At Jimmy Doyle’s I had three straight shots of bar Scotch, but they weren’t enough to erase those images from the autopsy from my mind. The two old geezers at the end of the bar watched me rather carefully; they seemed to know something was seriously wrong. When I called for a fourth shot, the bartender refused to serve me. I didn’t make a fuss; I couldn’t; he was right to cut me off. I paid up, remembering to tip him just to show there were no hard feelings, went out to my car, and vomited in the gutter. What a pretty picture.

That didn’t stop me, didn’t even slow me down. I got into the car and drove in that slow, extra-careful way that drunks do. Not directly home, but to a liquor store on the way. If I was going to do this, then I was going to do it right. I bought a half-gallon bottle of Johnnie Walker Red, my old brand of preference, assuring myself that the reason I’d thrown up was that I’d drunk bad Scotch. That
never happened when I drank Johnnie Walker. Then, as an afterthought, since I was obliged to keep office hours the next day, I bought a bottle of vodka. At some unspecified time later today, I would switch to vodka, and no one would know tomorrow that I’d been drinking. Sure.
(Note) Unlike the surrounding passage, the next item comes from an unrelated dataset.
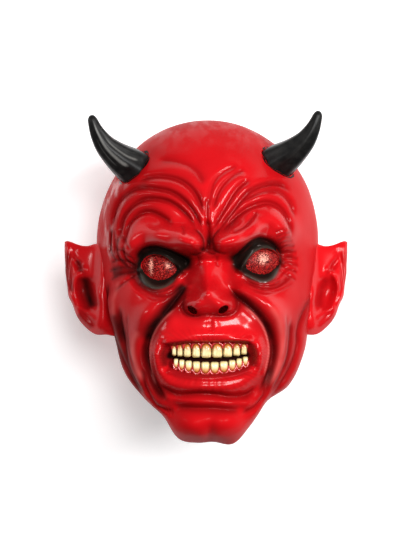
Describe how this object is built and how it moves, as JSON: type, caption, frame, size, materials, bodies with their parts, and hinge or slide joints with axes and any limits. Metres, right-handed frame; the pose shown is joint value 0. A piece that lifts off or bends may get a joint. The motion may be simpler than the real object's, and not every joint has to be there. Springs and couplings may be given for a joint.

Returning to my apartment, I made a vow not to answer the telephone—it was sure to be Sue, and I had no wish to speak to her—and settled down for some serious drinking. I can’t say that I didn’t enjoy it. The rich, golden liquid hit my tongue like so much nectar, yet there was enough bite to it to let me know that this was the real stuff, the right stuff. Oh yes, I remembered it well.

I started out drinking it on ice, more civilized that way, and settled in a living room chair with the television set switched on. I can’t say that I was watching it. But the changing flow of images on the screen gave me something on which to concentrate my vision, and the voices occupied some part of my mind. I heard, I saw, though I didn’t really listen or watch. I was in my old drinking mode, running on automatic pilot. The idea was not to think and not to remember. And for a while it was working pretty well. I eventually decided it wasn’t really necessary to put ice in the glass. No ice, more Scotch. Then I passed out, unconscious, a dreamless sleep.

The telephone woke me. Sue, of course, and the thought of her annoyed me—no, more than that, it made me angry. Or perhaps it was simply the persistent ringing that made me angry. In any case, I decided to do something about it. I slipped off the chair and crawled over to the telephone. Reaching up, I pulled the receiver off its cradle. Then I went into the next room and collapsed on the bed.

Some time later, Sue was at my door, banging, kicking, and yelling about Thanksgiving. She said she knew I was there because my car was in the parking lot. There were some other things, too, that I didn’t quite understand or don’t remember. I do recall, though, that I wished she wouldn’t make such a racket because it was a holiday—that much I knew, at least—and all the neighbors, such as
they were, would be around to hear her. I couldn’t call the cops because she was the cops.